In the summer, the soil absorbs heat, but is unable to radiate it back into the atmosphere due to the thick insulating layer of snow. The increase in soil temperature, when combined with the atmospheric rise in temperature, can melt the permafrost and release the trapped carbon. The release of all this carbon would be equivalent to burning all the world’s forests 2 ½ times.
The large herbivores of the steppe ecosystem prevented this by scraping away the snow in search of food and compacting the layer of snow by stomping on it. A net 4°C drop in soil temperature was recorded in regions with herbivores.

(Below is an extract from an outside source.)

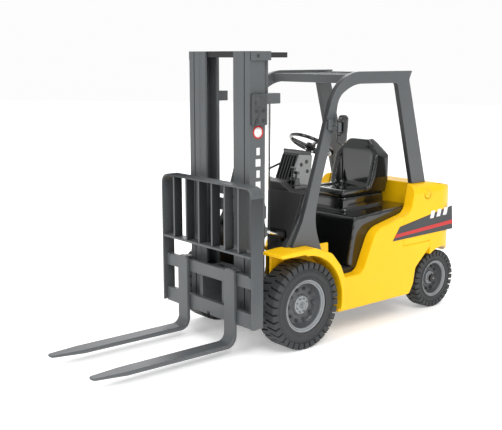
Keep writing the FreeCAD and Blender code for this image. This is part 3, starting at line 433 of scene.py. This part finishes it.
def add_rim(name, sign, dish_look, lip_look):
    """A dished rim: double lip, dark bowl, a ring of domed nuts and a notched hub."""
    low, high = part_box(name)
    centre = (low + high) / 2
    inside, outside = sorted((abs(low.x), abs(high.x)))
    radius = (high.z - low.z) / 2
    bore = radius * 0.15
    face = outside - 6.2 * MM
    bowl = [(inside, bore), (outside - 4.4 * MM, bore), (outside - 4.4 * MM, radius * 0.27),
            (outside - 5.2 * MM, radius * 0.3), (outside - 5.4 * MM, radius * 0.38),
            (face, radius * 0.41), (face - 0.4 * MM, radius * 0.72), (face + 1.2 * MM, radius * 0.79),
            (outside - 2.2 * MM, radius * 0.84), (outside - 2.2 * MM, radius * 0.86),
            (outside - 4 * MM, radius * 0.9), (inside, radius * 0.9),
            (inside, radius * 0.82), (face - 2 * MM, radius * 0.78), (face - 2 * MM, radius * 0.3),
            (inside, radius * 0.28)]
    form = bmesh.new()
    lathe(form, bowl, centre, 96)
    for index in range(RIM_NUTS):
        angle = 2 * math.pi * index / RIM_NUTS
        add_nut(form, centre, face - 0.5 * MM, radius * 0.6, angle, radius * 0.068)
    flip_side(form, sign)
    piece = add_piece(name + "_bowl", form, dish_look, body_of[name])
    round_edges(piece, 0.15 * MM, 1, 40)
    lip = [(outside - 2.4 * MM, radius * 0.84), (outside - 0.9 * MM, radius * 0.845),
           (outside - 0.7 * MM, radius * 0.87), (outside - 1.5 * MM, radius * 0.89),
           (outside - 1.5 * MM, radius * 0.915), (outside - 0.2 * MM, radius * 0.935),
           (outside, radius * 0.965), (outside - 0.4 * MM, radius),
           (inside + 0.4 * MM, radius), (inside, radius * 0.96),
           (inside + 0.4 * MM, radius * 0.9)]
    form = bmesh.new()
    lathe(form, lip, centre, 96)
    flip_side(form, sign)
    ring = add_piece(name + "_lip", form, lip_look, body_of[name])
    round_edges(ring, 0.12 * MM, 2, 25)
    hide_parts(name)
    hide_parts(name)


def add_nut(form, centre, x, circle, angle, size):
    """A six-sided nut with a rounded stud end."""
    middle = Vector((0, centre.y + circle * math.cos(angle), centre.z + circle * math.sin(angle)))
    levels = [(x, size * 1.25), (x + 0.5 * size, size * 1.25), (x + 0.5 * size, size),
              (x + 1.5 * size, size), (x + 1.8 * size, size * 0.75),
              (x + 1.8 * size, size * 0.5), (x + 2.4 * size, size * 0.42)]
    rings = []
    for level, radius in levels:
        ring = []
        for corner in range(6):
            turn = angle + math.pi * corner / 3
            spot = (level, middle.y + radius * math.cos(turn), middle.z + radius * math.sin(turn))
            ring.append(form.verts.new(spot))
        rings.append(ring)
    for index in range(len(rings) - 1):
        for corner in range(6):
            after = (corner + 1) % 6
            form.faces.new((rings[index][corner], rings[index][after], rings[index + 1][after],
                            rings[index + 1][corner]))
    form.faces.new(rings[-1])
    form.faces.new(list(reversed(rings[0])))


def add_hub(name, sign, centre, outside, size):
    """The stepped hub cap in the middle of a wheel, with a ring of small bolts and a notch."""
    form = bmesh.new()
    top = outside - 4.0 * MM
    profile = [(outside - 6 * MM, 0.02 * size), (top, 0.02 * size), (top, 0.55 * size),
               (top - 0.3 * MM, 0.6 * size), (top - 0.5 * MM, 0.92 * size), (top - 0.8 * MM, size),
               (outside - 6 * MM, size)]
    lathe(form, profile, centre, 48)
    for index in range(HUB_BOLTS):
        angle = 2 * math.pi * (index + 0.5) / HUB_BOLTS
        add_nut(form, centre, top - 0.6 * MM, size * 0.76, angle, size * 0.09)
    add_nut(form, Vector((0, centre.y, centre.z)), top - 0.2 * MM, 0, 0.3, size * 0.3)
    flip_side(form, sign)
    body = body_of[name]
    piece = add_piece(name + "_hub", form, "rim_light", body)
    round_edges(piece, 0.1 * MM, 1, 35)


def add_front_axle():
    """The fixed axle, a smooth shaft that ends inside the hub caps."""
    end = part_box("front_rim_left")[1].x - 6 * MM
    form = bmesh.new()
    profile = [(-end, 0.05 * MM), (-end, 2.4 * MM), (-end + 0.6 * MM, AXLE_RADIUS),
               (end - 0.6 * MM, AXLE_RADIUS), (end, 2.4 * MM), (end, 0.05 * MM)]
    lathe(form, profile, AXLE, 40)
    for sign in (1, -1):
        ring = [(sign * 39.5 * MM, 2.9 * MM), (sign * 39.5 * MM, 4.6 * MM), (sign * 42.4 * MM, 4.6 * MM),
                (sign * 42.4 * MM, 2.9 * MM)]
        lathe(form, ring, AXLE, 40)
    piece = add_piece("front_axle_shaft", form, "steel", "chassis")
    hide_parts("front_axle")
    round_edges(piece, 0.2 * MM, 1)


# ---------------------------------------------------------------- moulded shells

def moulded(name, voxel, passes):
    """A softened shell: the CAD solid remeshed finely and relaxed, as a moulding."""
    form = bmesh.new()
    form.from_mesh(nodes[name].data)
    piece = add_piece(name + "_shell", form, slot_of[name], body_of[name])
    remesh = piece.modifiers.new("remesh", "REMESH")
    remesh.mode = "VOXEL"
    remesh.voxel_size = voxel
    remesh.use_smooth_shade = True
    relax = piece.modifiers.new("relax", "SMOOTH")
    relax.factor = 0.6
    relax.iterations = passes
    view = bpy.context.evaluated_depsgraph_get()
    mesh = bpy.data.meshes.new_from_object(piece.evaluated_get(view))
    piece.modifiers.clear()
    piece.data = mesh
    for face in mesh.polygons:
        face.use_smooth = True
    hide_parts(name)


# ---------------------------------------------------------------- mast and carriage

def add_backrest():
    """The backrest; the flanks of its thin uprights take a darker grey, painted shade where the uprights
    shade each other.
    """
    piece = skin("load_backrest", THIN_EDGE * MM)
    # second slot: the darker grey, used as painted shade
    piece.data.materials.append(materials["grey_dark_and_painted_shade"])
    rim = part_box("load_backrest")[1].x - 3 * MM
    # painted shade: the inner flanks of the uprights, facing sideways, get the darker grey
    for face in piece.data.polygons:
        if abs(face.normal.x) > 0.9 and abs(face.center.x) < rim:
            face.material_index = 1


def add_guard(name):
    """One side of the overhead guard; its forward-facing faces take a darker grey as painted shade."""
    piece = skin(name, BOLD_EDGE * MM, 3)
    # second slot: the darker grey, used as painted shade
    piece.data.materials.append(materials["grey_dark_and_painted_shade"])
    # painted shade: faces turned to the front get the darker grey
    for face in piece.data.polygons:
        if face.normal.y < -0.45 and abs(face.normal.x) < 0.3:
            face.material_index = 1


def add_mast_marks():
    """A plain ring and a row of short plain bars on the near channel."""
    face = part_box("outer_channels")[1].x
    middle = AXLE_Y - MARK_LINE
    form = bmesh.new()
    centre = Vector((0, middle, RING_HEIGHT))
    lathe(form, [(face - 0.2 * MM, RING_INNER), (face + 0.25 * MM, RING_INNER),
                 (face + 0.25 * MM, RING_OUTER), (face - 0.2 * MM, RING_OUTER)], centre, 48)
    add_piece("mast_ring", form, "stripe_red", "mast")
    form = bmesh.new()
    lathe(form, [(face - 0.2 * MM, 0.05 * MM), (face + 0.15 * MM, 0.05 * MM),
                 (face + 0.15 * MM, RING_INNER), (face - 0.2 * MM, RING_INNER)], centre, 48)
    add_piece("mast_disc", form, "print_white", "mast")
    form = bmesh.new()
    for row in range(5):
        top = BARS_TOP - row * BARS_PITCH
        wide = 2.4 * MM if row % 2 else 1.6 * MM
        block(form, (face - 0.2 * MM, middle - wide, top - 5.6 * MM),
              (face + 0.15 * MM, middle + wide, top))
    add_piece("mast_bars", form, "print_white", "mast", smooth=False)


# ---------------------------------------------------------------- body trim

def add_side_print(sign, side):
    """A plain dark panel with a red stripe and plain bars on the side of the counterweight."""
    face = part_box("counterweight")[1].x
    back = AXLE_Y + PRINT_START
    for look, thick, outline in (("panel_grey", 0.25, PANEL), ("stripe_red", 0.4, STRIPE)):
        form = bmesh.new()
        points = [(back + y * MM, z * MM) for y, z in outline]
        prism_x(form, points, face - 0.3 * MM, face + thick * MM)
        flip_side(form, sign)
        add_piece("%s_%s" % (look, side), form, look, "chassis", smooth=False)
    form = bmesh.new()
    for index in range(BAR_COUNT):
        start = 150 + index * BAR_PITCH
        lift = (start - PANEL[0][0]) * BAR_RISE
        points = [(start, 83.5 + lift), (start + 5, 83.5 + lift),
                  (start + 7, 90 + lift), (start + 2, 90 + lift)]
        prism_x(form, [(back + y * MM, z * MM) for y, z in points], face - 0.3 * MM, face + 0.4 * MM)
    flip_side(form, sign)
    add_piece("panel_bars_" + side, form, "print_white", "chassis", smooth=False)


def add_filler_cap():
    """The round filler cap high on the counterweight's left side."""
    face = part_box("counterweight")[1].x
    centre = Vector((0, AXLE_Y + 150 * MM, 0.1085))
    form = bmesh.new()
    lathe(form, [(face - 1.5 * MM, 0.05 * MM), (face + 0.1 * MM, 0.05 * MM), (face + 0.1 * MM, 3.0 * MM),
                 (face - 0.4 * MM, 3.3 * MM), (face - 0.4 * MM, 3.7 * MM), (face, 4.0 * MM),
                 (face, 4.6 * MM), (face - 1.5 * MM, 4.8 * MM)], centre, 48)
    add_piece("filler_cap", form, "yellow_plastic", "chassis")


def add_dash_panels():
    """Light grey instrument panels and ribs on the column behind the cowl."""
    form = bmesh.new()
    right = 13.6 * MM
    outline = [(31, 121), (30.5, 132), (38.5, 147), (51, 146), (48.5, 121)]
    prism_x(form, [(AXLE_Y + y * MM, z * MM) for y, z in outline], 10 * MM, right)
    piece = add_piece("dash_side", form, "dash_grey", "chassis")
    round_edges(piece, 0.5 * MM, 2)
    form = bmesh.new()
    for index in range(5):
        x = (-10 + 3.4 * index) * MM
        outline = [(30.6, 119), (30.3, 127), (38.4, 146.5), (41, 147), (34, 119)]
        prism_x(form, [(AXLE_Y + y * MM, z * MM) for y, z in outline], x, x + 1.5 * MM)
    piece = add_piece("dash_ribs", form, "black_gloss", "chassis")
    round_edges(piece, 0.3 * MM, 1)
    form = bmesh.new()
    for y, z in ((38, 139), (44, 141), (45, 133)):
        centre = Vector((0, AXLE_Y + y * MM, z * MM))
        lathe(form, [(right - 0.3 * MM, 0.05 * MM), (right + 0.4 * MM, 0.05 * MM),
                     (right + 0.4 * MM, 1.5 * MM), (right - 0.3 * MM, 1.8 * MM)], centre, 24)
    add_piece("dash_dials", form, "black_gloss", "chassis")


add_camera()
add_world()
add_lights()
materials = make_materials()
slot_of = paint_nodes()
add_floor()

for side, sign in SIDES:
    add_tyre("front_tyre_" + side, "front_rim_" + side, sign, FRONT_LUGS)
    add_tyre("rear_tyre_" + side, "rear_rim_" + side, sign, REAR_LUGS)
    add_rim("front_rim_" + side, sign, "rim_dark", "rim_light")
    add_rim("rear_rim_" + side, sign, "rim_dark", "rim_light")
    add_hub("front_rim_" + side, sign, AXLE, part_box("front_rim_left")[1].x, FRONT_HUB)
    add_hub("rear_rim_" + side, sign, REAR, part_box("rear_rim_left")[1].x, REAR_HUB)

# edge width in millimetres, and the CAD nodes that get it
BOXY = {
    THIN_EDGE: ("outer_channels", "inner_channels", "carriage_plate", "mast_brackets",
                "inner_crosshead", "outer_crossmembers", "roof_bars", "floor_pan", "dashboard",
                "mast_bolts"),
    BOLD_EDGE: ("fork_left", "fork_right", "side_plate", "chassis_frame"),
    BODY_EDGE: ("side_panel_left", "side_panel_right", "counterweight"),
}
for width, names in BOXY.items():
    for name in names:
        skin(name, width * MM, 3 if width > THIN_EDGE else 2)
add_front_axle()
add_backrest()
add_mast_marks()
moulded("seat", 1.0 * MM, 14)
moulded("engine_cover", 1.2 * MM, 8)
for side, sign in SIDES:
    add_guard("guard_side_" + side)
    moulded("mirror_" + side, 0.5 * MM, 5)
for side, sign in SIDES:
    add_side_print(sign, side)
add_filler_cap()
add_dash_panels()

2. Carbon Storage: The deep roots of the mammoth steppe can store far more carbon than the mosses and shrubs of the tundra. An added advantage is that carbon stored in roots in the soil is not released during forest fires, which is always a risk with evergreen conifers. Over the years, efficient carbon sequestration by the grasses can reduce the levels of atmospheric CO2, which is a greenhouse gas.
3. Albedo Effect: Grasslands are lighter in color than the current mosses of the tundra. Lighter surfaces reflect a higher proportion of heat, keeping the surface cooler. In the summer months of April and May, this albedo effect is especially important. Dark tree stems absorb the sun’s heat, whereas grasses remain blanketed with white snow and reflect away most of the heat.
Even though a full-fledged grazing ecosystem has not been established in the Park, the progress achieved so far is quite promising. In the future, Pleistocene Park plans to expand the fenced-in area to cover the entire park and they will eventually introduce predators to the ecosystem.
Similar projects have been planned in other areas of Russia, along with locations in Alaska and Canada. With the enforcement of anti-poaching laws and sustainable hunting measures in these areas, any human impact on the ecosystem will be minimized. With time and dedication, the resurgence of the pasture ecosystem will not only preserve the permafrost, but also help combat global warming!